╭──

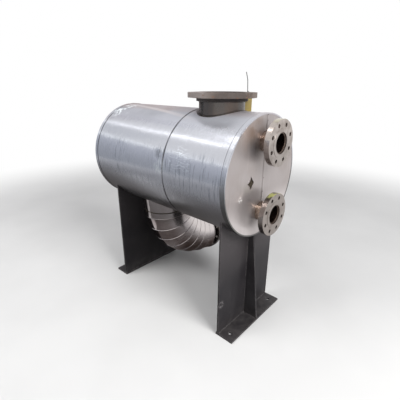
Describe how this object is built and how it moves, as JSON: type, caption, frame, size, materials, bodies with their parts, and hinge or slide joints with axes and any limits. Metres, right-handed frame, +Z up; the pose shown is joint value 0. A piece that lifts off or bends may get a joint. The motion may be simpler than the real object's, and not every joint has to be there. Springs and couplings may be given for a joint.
{
  "type": "insulated shell and tube heat exchanger on saddles",
  "caption": "Horizontal shell and tube heat exchanger in a clad jacket, with flanged nozzles on top and front, a gored outlet bend and two plate saddles.",
  "frame": {"origin": "centre of the four anchor holes, at the underside of the saddles' base plates, on the floor", "axes": "+X along the shell towards the end with the two small nozzles, +Y towards the outlet flange, +Z up towards the top flange"},
  "size_m": [1.2995, 0.7973, 1.5676],
  "materials": {
    "jacket_sheet": "brushed cladding sheet with dents and scuffs",
    "end_plate": "warm satin sheet",
    "bend_sheet": "bright smooth cladding sheet with beads",
    "flange_steel": "machined steel, tarnished",
    "weathered_steel": "weathered flange face",
    "dark_steel": "dark primer",
    "vessel_steel": "rusty mill surface",
    "saddle_paint": "dull grey paint with scuffs",
    "insulation": "mineral wool",
    "nylon": "black nylon",
    "tag_plastic": "yellow plastic"
  },
  "bodies": {
    "root": {"jacket_front": "jacket_sheet", "jacket_rear": "jacket_sheet", "jacket_strap": "jacket_sheet", "front_rim": "jacket_sheet", "rear_rim": "jacket_sheet", "front_cap_left": "end_plate", "front_cap_right": "end_plate", "rear_cap": "end_plate", "insulation_blanket": "insulation", "front_insulation": "insulation", "shell_barrel": "vessel_steel", "channel_cover": "vessel_steel", "pass_partition": "vessel_steel", "tubesheets": "vessel_steel", "tube_bundle": "vessel_steel", "baffles": "vessel_steel", "rear_head": "vessel_steel", "top_nozzle_neck": "dark_steel", "top_flange": "weathered_steel", "top_collar": "dark_steel", "upper_nozzle_neck": "flange_steel", "upper_flange": "flange_steel", "lower_nozzle_neck": "flange_steel", "lower_flange": "flange_steel", "outlet_neck": "dark_steel", "outlet_elbow": "dark_steel", "outlet_pipe": "dark_steel", "outlet_flange": "dark_steel", "outlet_insulation": "insulation", "outlet_collar": "bend_sheet", "elbow_gore_1": "bend_sheet", "elbow_gore_2": "bend_sheet", "elbow_gore_3": "bend_sheet", "elbow_gore_4": "bend_sheet", "elbow_gore_5": "bend_sheet", "elbow_gore_6": "bend_sheet", "elbow_gore_7": "bend_sheet", "elbow_gore_8": "bend_sheet", "elbow_end_cap": "bend_sheet", "front_saddle_web": "saddle_paint", "rear_saddle_web": "saddle_paint", "saddle_ribs": "saddle_paint", "base_plates": "saddle_paint", "cable_tie": "nylon", "tag": "tag_plastic"}
  },
  "joints": []
}
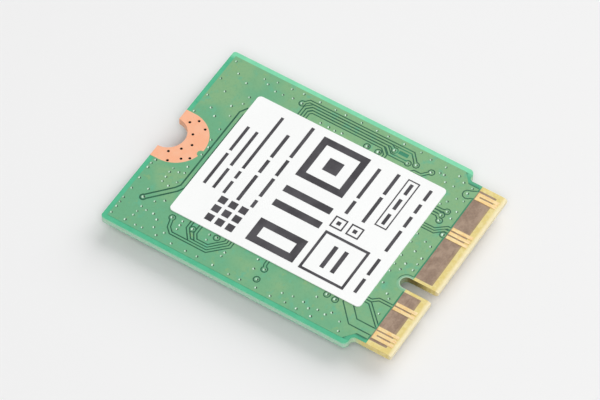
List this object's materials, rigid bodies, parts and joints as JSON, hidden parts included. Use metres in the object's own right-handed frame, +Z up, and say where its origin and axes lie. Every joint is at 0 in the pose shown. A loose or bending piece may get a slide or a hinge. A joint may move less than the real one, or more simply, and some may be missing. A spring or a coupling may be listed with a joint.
{
  "type": "laptop wifi card",
  "caption": "Small wireless card for a laptop: keyed edge connector, half hole for a screw at the far end, printed label on the upper side, metal shield over the parts beneath.",
  "frame": {"origin": "centre of the card's footprint, on the surface that the shield lid rests on", "axes": "+Z up with the label side up, +Y along the card towards the screw half hole, +X across the card; the edge connector points to -Y"},
  "size_m": [0.022, 0.03, 0.0024],
  "materials": {
    "laminate": "satin",
    "inner_copper": "satin",
    "mask_edge": "gloss",
    "mask_over_copper": "gloss",
    "bare_copper": "satin",
    "via_dark": "matt",
    "gold": "polished",
    "label_paper": "matt",
    "label_ink": "matt",
    "shield_lid_steel": "satin",
    "shield_frame_steel": "satin",
    "chip_resin": "matt",
    "tinned_leads": "satin",
    "thermal_pad": "matt",
    "crystal_ceramic": "matt",
    "crystal_lid": "satin",
    "ferrite": "matt",
    "filter_ceramic": "matt",
    "capacitor_ceramic": "matt",
    "resistor_glaze": "gloss",
    "receptacle_plastic": "matt"
  },
  "bodies": {
    "root": {"circuit_board": "laminate", "ground_plane_label_side": "inner_copper", "ground_plane_parts_side": "inner_copper", "solder_mask_label_side": "mask_edge", "solder_mask_parts_side": "mask_over_copper", "copper_pour_label_side": "mask_over_copper", "screw_pad_label_side": "bare_copper", "screw_pad_parts_side": "bare_copper", "screw_pad_vias": "via_dark", "power_contacts_label_side": "gold", "signal_contacts_label_side": "gold", "ground_contact_label_side": "gold", "ground_contacts_parts_side": "gold", "usb_contacts_parts_side": "gold", "bus_contacts_parts_side": "gold", "sideband_contacts_parts_side": "gold", "label": "label_paper", "label_print": "label_ink", "shield_lid": "shield_lid_steel", "shield_frame": "shield_frame_steel", "radio_chip": "chip_resin", "radio_chip_leads": "tinned_leads", "thermal_pad": "thermal_pad", "crystal_case": "crystal_ceramic", "crystal_lid": "crystal_lid", "memory_chip": "chip_resin", "regulator_chip": "chip_resin", "small_chip_leads": "tinned_leads", "power_inductors": "ferrite", "power_inductor_ends": "tinned_leads", "front_end_modules": "chip_resin", "front_end_leads": "tinned_leads", "antenna_filters": "filter_ceramic", "antenna_filter_ends": "tinned_leads", "capacitors": "capacitor_ceramic", "capacitor_ends": "tinned_leads", "resistors": "resistor_glaze", "resistor_ends": "tinned_leads", "left_receptacle_base": "receptacle_plastic", "left_receptacle_shell": "gold", "left_receptacle_pin": "gold", "right_receptacle_base": "receptacle_plastic", "right_receptacle_shell": "gold", "right_receptacle_pin": "gold"}
  },
  "joints": []
}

╰──

All of the entries above need to be reproduced exactly.

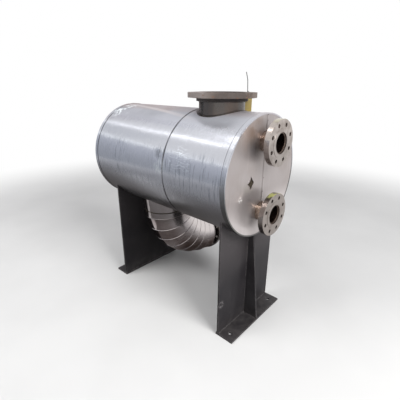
Describe how this object is built and how it moves, as JSON: type, caption, frame, size, materials, bodies with their parts, and hinge or slide joints with axes and any limits. Metres, right-handed frame, +Z up; the pose shown is joint value 0. A piece that lifts off or bends may get a joint. The motion may be simpler than the real object's, and not every joint has to be there. Springs and couplings may be given for a joint.
{
  "type": "insulated shell and tube heat exchanger on saddles",
  "caption": "Horizontal shell and tube heat exchanger in a clad jacket, with flanged nozzles on top and front, a gored outlet bend and two plate saddles.",
  "frame": {"origin": "centre of the four anchor holes, at the underside of the saddles' base plates, on the floor", "axes": "+X along the shell towards the end with the two small nozzles, +Y towards the outlet flange, +Z up towards the top flange"},
  "size_m": [1.2995, 0.7973, 1.5676],
  "materials": {
    "jacket_sheet": "brushed cladding sheet with dents and scuffs",
    "end_plate": "warm satin sheet",
    "bend_sheet": "bright smooth cladding sheet with beads",
    "flange_steel": "machined steel, tarnished",
    "weathered_steel": "weathered flange face",
    "dark_steel": "dark primer",
    "vessel_steel": "rusty mill surface",
    "saddle_paint": "dull grey paint with scuffs",
    "insulation": "mineral wool",
    "nylon": "black nylon",
    "tag_plastic": "yellow plastic"
  },
  "bodies": {
    "root": {"jacket_front": "jacket_sheet", "jacket_rear": "jacket_sheet", "jacket_strap": "jacket_sheet", "front_rim": "jacket_sheet", "rear_rim": "jacket_sheet", "front_cap_left": "end_plate", "front_cap_right": "end_plate", "rear_cap": "end_plate", "insulation_blanket": "insulation", "front_insulation": "insulation", "shell_barrel": "vessel_steel", "channel_cover": "vessel_steel", "pass_partition": "vessel_steel", "tubesheets": "vessel_steel", "tube_bundle": "vessel_steel", "baffles": "vessel_steel", "rear_head": "vessel_steel", "top_nozzle_neck": "dark_steel", "top_flange": "weathered_steel", "top_collar": "dark_steel", "upper_nozzle_neck": "flange_steel", "upper_flange": "flange_steel", "lower_nozzle_neck": "flange_steel", "lower_flange": "flange_steel", "outlet_neck": "dark_steel", "outlet_elbow": "dark_steel", "outlet_pipe": "dark_steel", "outlet_flange": "dark_steel", "outlet_insulation": "insulation", "outlet_collar": "bend_sheet", "elbow_gore_1": "bend_sheet", "elbow_gore_2": "bend_sheet", "elbow_gore_3": "bend_sheet", "elbow_gore_4": "bend_sheet", "elbow_gore_5": "bend_sheet", "elbow_gore_6": "bend_sheet", "elbow_gore_7": "bend_sheet", "elbow_gore_8": "bend_sheet", "elbow_end_cap": "bend_sheet", "front_saddle_web": "saddle_paint", "rear_saddle_web": "saddle_paint", "saddle_ribs": "saddle_paint", "base_plates": "saddle_paint", "cable_tie": "nylon", "tag": "tag_plastic"}
  },
  "joints": []
}
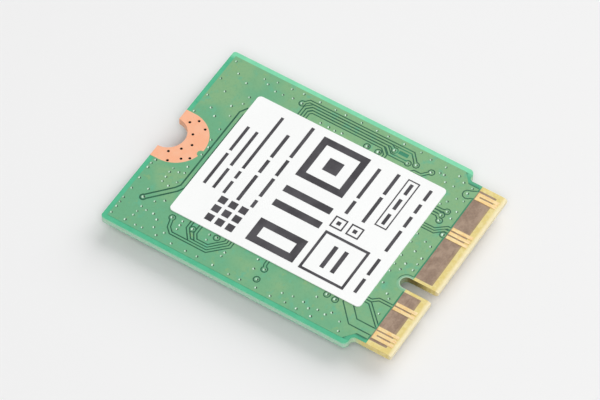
List this object's materials, rigid bodies, parts and joints as JSON, hidden parts included. Use metres in the object's own right-handed frame, +Z up, and say where its origin and axes lie. Every joint is at 0 in the pose shown. A loose or bending piece may get a slide or a hinge. A joint may move less than the real one, or more simply, and some may be missing. A spring or a coupling may be listed with a joint.
{
  "type": "laptop wifi card",
  "caption": "Small wireless card for a laptop: keyed edge connector, half hole for a screw at the far end, printed label on the upper side, metal shield over the parts beneath.",
  "frame": {"origin": "centre of the card's footprint, on the surface that the shield lid rests on", "axes": "+Z up with the label side up, +Y along the card towards the screw half hole, +X across the card; the edge connector points to -Y"},
  "size_m": [0.022, 0.03, 0.0024],
  "materials": {
    "laminate": "satin",
    "inner_copper": "satin",
    "mask_edge": "gloss",
    "mask_over_copper": "gloss",
    "bare_copper": "satin",
    "via_dark": "matt",
    "gold": "polished",
    "label_paper": "matt",
    "label_ink": "matt",
    "shield_lid_steel": "satin",
    "shield_frame_steel": "satin",
    "chip_resin": "matt",
    "tinned_leads": "satin",
    "thermal_pad": "matt",
    "crystal_ceramic": "matt",
    "crystal_lid": "satin",
    "ferrite": "matt",
    "filter_ceramic": "matt",
    "capacitor_ceramic": "matt",
    "resistor_glaze": "gloss",
    "receptacle_plastic": "matt"
  },
  "bodies": {
    "root": {"circuit_board": "laminate", "ground_plane_label_side": "inner_copper", "ground_plane_parts_side": "inner_copper", "solder_mask_label_side": "mask_edge", "solder_mask_parts_side": "mask_over_copper", "copper_pour_label_side": "mask_over_copper", "screw_pad_label_side": "bare_copper", "screw_pad_parts_side": "bare_copper", "screw_pad_vias": "via_dark", "power_contacts_label_side": "gold", "signal_contacts_label_side": "gold", "ground_contact_label_side": "gold", "ground_contacts_parts_side": "gold", "usb_contacts_parts_side": "gold", "bus_contacts_parts_side": "gold", "sideband_contacts_parts_side": "gold", "label": "label_paper", "label_print": "label_ink", "shield_lid": "shield_lid_steel", "shield_frame": "shield_frame_steel", "radio_chip": "chip_resin", "radio_chip_leads": "tinned_leads", "thermal_pad": "thermal_pad", "crystal_case": "crystal_ceramic", "crystal_lid": "crystal_lid", "memory_chip": "chip_resin", "regulator_chip": "chip_resin", "small_chip_leads": "tinned_leads", "power_inductors": "ferrite", "power_inductor_ends": "tinned_leads", "front_end_modules": "chip_resin", "front_end_leads": "tinned_leads", "antenna_filters": "filter_ceramic", "antenna_filter_ends": "tinned_leads", "capacitors": "capacitor_ceramic", "capacitor_ends": "tinned_leads", "resistors": "resistor_glaze", "resistor_ends": "tinned_leads", "left_receptacle_base": "receptacle_plastic", "left_receptacle_shell": "gold", "left_receptacle_pin": "gold", "right_receptacle_base": "receptacle_plastic", "right_receptacle_shell": "gold", "right_receptacle_pin": "gold"}
  },
  "joints": []
}